Yonkers also has a large Slavic community. In the early and mid-20th century a large number of people emigrated from Poland, Ukraine, Czechoslovakia, Russia, and Croatia. Recently a large number of immigrants from the former Yugoslavia have called Yonkers home. The Slavic community is centered around St. Casimir's Roman Catholic Church, Most Holy Trinity Roman Catholic Church, Holy Trinity Russian Orthodox Church, and St. Michael's Ukrainian Catholic Church. The city also has a stanytsia (branch) of Plast.

Yonkers also has a large Arab population, coinciding with the high percentage of Arabic speakers in Yonkers. Most of these Arabs come from the Levant region, mainly from Jordan, Palestine, and Lebanon, and are of the Christian faith. The Arabic community specifically Jordanian currently has three churches in the city, Virgin Mary Orthodox Church, St Mary's Roman Catholic Church, and Christ the Savior Melkite Church.
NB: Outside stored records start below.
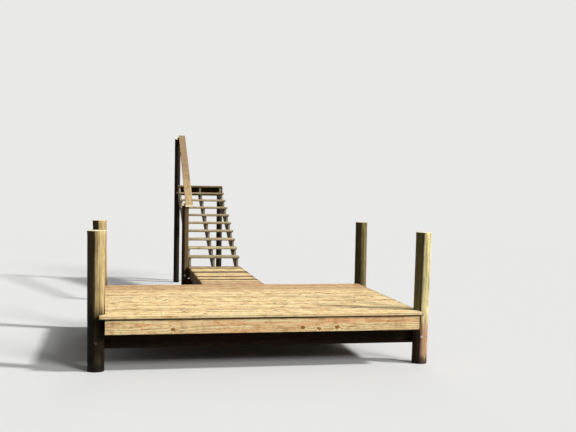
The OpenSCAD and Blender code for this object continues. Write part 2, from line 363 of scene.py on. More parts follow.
# %% [markdown]
# A saw cuts through the log's growth rings, which shows as pale and dark bands: straight lines where
# the cut is square to the rings, tall arches where it runs along them. A striped texture would give
# only the lines. So the material builds the log: rings round a pith line, bent by a slow noise, and the
# board's faces cut through them. The pith lies 20 to 90 mm below a board's middle and up to 70 mm aside.

# %% Rings of a board
PITH_ASIDE_M = 0.07
PITH_DEPTHS_M = (0.02, 0.09)
RING_SWAY_M = 0.06
RING_BENDS = (0.9, 5, 5)
LATE_WOOD_FROM = 0.35


def rings_in(tree, grain, die, flow, ring_m, swirl):
    """Share of late wood at each point of a board, from rings round a pith line below it."""
    pith_y = add(tree, "MapRange", [die[0], 0, 1, -PITH_ASIDE_M, PITH_ASIDE_M])
    pith_z = add(tree, "MapRange", [die[1], 0, 1, *PITH_DEPTHS_M])
    pith = add(tree, "CombineXYZ", [0, pith_y, pith_z])
    flat = add(tree, "VectorMath", [grain, (0, 1, 1)], operation="MULTIPLY")
    offset = add(tree, "VectorMath", [flat, pith], operation="ADD")
    from_pith = add(tree, "VectorMath", [offset], operation="LENGTH")
    bend = stretched(tree, grain, RING_BENDS, 2.0)
    sway = add(tree, "Math", [bend, RING_SWAY_M + swirl, from_pith], operation="MULTIPLY_ADD")
    bent = add(tree, "Math", [sway, flow], operation="ADD")
    return late_wood_at(tree, bent, ring_m, LATE_WOOD_FROM)


print("pith", [round(depth * 1000) for depth in PITH_DEPTHS_M], "mm below a board's middle")

# %% [markdown]
# ## Weather on sawn pine
# Sun and rain change bare wood slowly. They bleach it in patches, and rain leaves ragged brown marks.
# Dirt holds in the gaps between the boards and where rain hangs under an edge, and the ends soak up
# damp and darken. Each pattern is a noise whose stretch comes from its size on the real board.

# %% Sizes of the patterns
# Repeats in a metre: a bleached patch is about 220 mm long, and a rain mark 170 by 80 mm
BLEACHED = (4.5, 3.0, 3.0)
RAIN_MARKS = (6, 12, 12)
# A warm streak is over a metre long and 45 mm wide
STREAKS = (0.8, 22, 22)
# Fibres and flecks of resin are finer than a pixel, so they are drawn as coarse as 6 and 13 mm
FIBRES = (2.5, 160, 160)
FLECKS = (16, 75, 75)
# The noise level at which a pattern starts, and the one at which it is full
BLEACHED_FROM_TO = (0.34, 0.66)
RAIN_MARKS_FROM_TO = (0.53, 0.66)
STREAKS_FROM_TO = (0.42, 0.70)
FIBRES_FROM_TO = (0.25, 0.75)
FLECKS_FROM_TO = (0.58, 0.68)
for stretch in (BLEACHED, RAIN_MARKS, STREAKS, FIBRES, FLECKS):
    print("pattern", [round(1000 / times) for times in stretch], "mm")

# %% [markdown]
# Dirt is a question of place. Along an edge it follows the depth below the board's faces, at an end the
# depth below the end, and on a board that drips it covers the lower half. A stain is given as a level or
# a stretch of the whole object, and its edge is made ragged by the streaks in the wood.
# Painted shade and painted shadows are given the same way as a stain.

# %% Dirt and damp
X, Y, Z = 0, 1, 2
ARRIS_M = 0.008
ARRIS_FULL_M = 0.0032
END_M = 0.050
PATCHES_FROM_TO = (0.40, 0.56)
LEAST_DIRT = 0.35
# Shares of half a board's thickness, from its middle
DRIP_FROM_TO = (-0.30, 0.10)


def dirt_on(tree, half_size, local, depth, blot, dirt, drip):
    """A mask of the dirt along the eased edges, patchy, at the ends and on a dripping lower half."""
    edge_depth = add(tree, "Math", [depth[Y], depth[Z]], operation="MAXIMUM")
    arris = add(tree, "MapRange", [edge_depth, ARRIS_FULL_M, ARRIS_M, dirt, 0], **SMOOTH)
    patchy = add(tree, "MapRange", [blot, *PATCHES_FROM_TO, LEAST_DIRT, 1], **SMOOTH)
    arris_dirt = add(tree, "Math", [arris, patchy], operation="MULTIPLY")
    end_dark = add(tree, "MapRange", [depth[X], 0, END_M, dirt * 0.6, 0], **SMOOTH)
    hang = add(tree, "SeparateXYZ", [add(tree, "VectorMath", [local, half_size], operation="DIVIDE")])
    lower = add(tree, "MapRange", [hang.outputs[Z], *DRIP_FROM_TO, drip, 0], **SMOOTH)
    worst = add(tree, "Math", [end_dark, lower], operation="MAXIMUM")
    return add(tree, "Math", [arris_dirt, worst], operation="MAXIMUM")


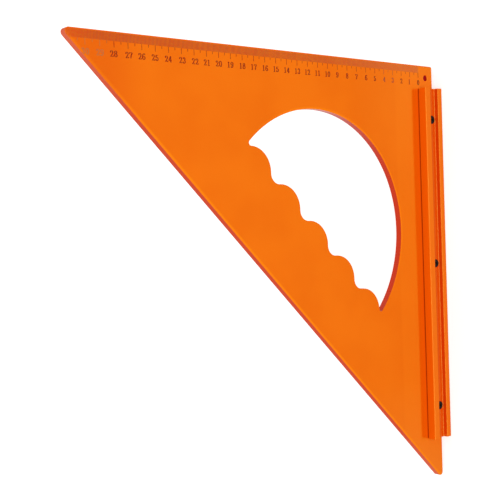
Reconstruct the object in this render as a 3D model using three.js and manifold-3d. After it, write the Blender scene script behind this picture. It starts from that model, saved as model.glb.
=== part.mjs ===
// Marking set square: a 45 degree blade of orange sheet, held in a slotted fence by three screws and nuts.
// Millimetres. The square stands on the fence: X runs along the fence towards the right angle,
// Y runs through the sheet with the graduated face towards -Y, and Z rises from the fence's outer face.
import * as THREE from 'three';
import { mergeVertices } from 'three/addons/utils/BufferGeometryUtils.js';
import Module from 'manifold-3d';

const wasm = await Module();
wasm.setup();

// Blade sheet
const bladeLeg = 333.3;
const bladeThickness = 5;
const bladeEdgeBreak = 0.3;
const rightCornerRadius = 1.6;
const acuteCornerRadius = 2.6;

// Handle opening in the blade, an arch over finger bumps that run parallel to the long edge
const archFromScaleEdge = 39.3;
const archCentreFromLongEdge = 51.5;
const bumpCrestFromLongEdge = 58.15;
const bumpRadius = 17.8;
const valleyRadius = 7.6;
const bumpPitch = 37.05;
const openingShiftToScaleTip = 1.9;
const openingTipRadius = 2;

// Hanging hole near the right angle
const hangingHoleDiameter = 4.5;
const hangingHoleFromScaleEdge = 9.4;
const hangingHoleFromFenceEdge = 7.6;

// Fence bar, slotted for the blade and grooved along both faces
const fenceFromScaleEdge = 18;
const fenceFromFarTip = 35.9;
const fenceFloor = 3.4;
const outerRibWidth = 4.9;
const grooveWidth = 9;
const innerRibWidth = 6.1;
const cheekThickness = 7.1;
const grooveDepth = 3.2;
const slotClearance = 0.1;
const ribEdgeRadius = 0.8;
const grooveFilletRadius = 0.8;
const slotEdgeRadius = 0.3;

// Countersunk socket screws and their nuts, size M3
const screwCount = 3;
const screwFromScaleEnd = 24.7;
const screwFromTipEnd = 25.8;
const screwDiameter = 3;
const screwHeadDiameter = 6.4;
const screwHeadRim = 0.2;
const screwLength = 16;
const screwEndChamfer = 0.4;
const screwHoleDiameter = 3.4;
const headClearance = 0.1;
const socketAcrossFlats = 2;
const socketDepth = 1.1;
const nutAcrossFlats = 5.5;
const nutThickness = 2.4;
const nutHoleDiameter = 3.3;
const nutChamfer = 0.45;
const nutSeatGap = 0.05;

// Cutters run past the faces they cut, arcs keep this close to their true curve,
// and corners closer together than the merge distance are one corner
const cutOverrun = 1;
const arcTolerance = 0.05;
const mergeDistance = 0.002;
const roundSides = 32;

const orangeSheet = new THREE.MeshStandardMaterial({ color: 0xf67614, roughness: 0.12, metalness: 0 });
const orangeFence = new THREE.MeshStandardMaterial({ color: 0xf27212, roughness: 0.28, metalness: 0 });
const blackSteel = new THREE.MeshStandardMaterial({ color: 0x15161a, roughness: 0.4, metalness: 0.9 });

// Sizes that follow from the ones above
const slotWidth = bladeThickness + 2 * slotClearance;
const fenceThickness = slotWidth + 2 * cheekThickness;
const fenceWidth = outerRibWidth + grooveWidth + innerRibWidth;
const grooveFloorY = fenceThickness / 2 - grooveDepth;
const grooveCentreZ = outerRibWidth + grooveWidth / 2;
const fenceLength = bladeLeg - fenceFromScaleEdge - fenceFromFarTip;
const scaleEdgeX = fenceLength / 2 + fenceFromScaleEdge;
const bladeFootZ = fenceFloor + slotClearance;

// A point of an arc is placed by its angle about a centre
function onCircle(centre, radius, angle) {
  return new THREE.Vector2(centre.x + radius * Math.cos(angle), centre.y + radius * Math.sin(angle));
}

// Points of an arc that starts in one direction from its centre and turns to another; turn is 1 or -1
function arcPoints(centre, radius, towardsStart, towardsEnd, turn) {
  const start = Math.atan2(towardsStart.y - centre.y, towardsStart.x - centre.x);
  const end = Math.atan2(towardsEnd.y - centre.y, towardsEnd.x - centre.x);
  const fullTurn = 2 * Math.PI;
  const sweep = ((((end - start) * turn) % fullTurn) + fullTurn) % fullTurn;
  const largestStep = 2 * Math.acos(1 - Math.min(arcTolerance, radius / 2) / radius);
  const steps = Math.max(2, Math.ceil(sweep / largestStep));
  const points = [];
  for (let i = 0; i <= steps; i += 1) {
    points.push(onCircle(centre, radius, start + (turn * sweep * i) / steps));
  }
  return points;
}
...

The community settled in Yonkers in the late 1940s and has since continued a steady growth.

There also once was a significant Jewish population (the Broadway plays Lost in Yonkers and Hello Dolly take place within the Yonkers Jewish community). However, it has since dwindled.

21st century

In the 2000s, some areas bordering similar neighborhoods in Riverdale, Bronx began seeing an influx of Orthodox Jews. Subsequently, Riverdale Hatzalah Volunteer Ambulance Service began serving some neighborhoods in the southwest section of the city. There is also a small Jewish cemetery, the Sherwood Park Cemetery.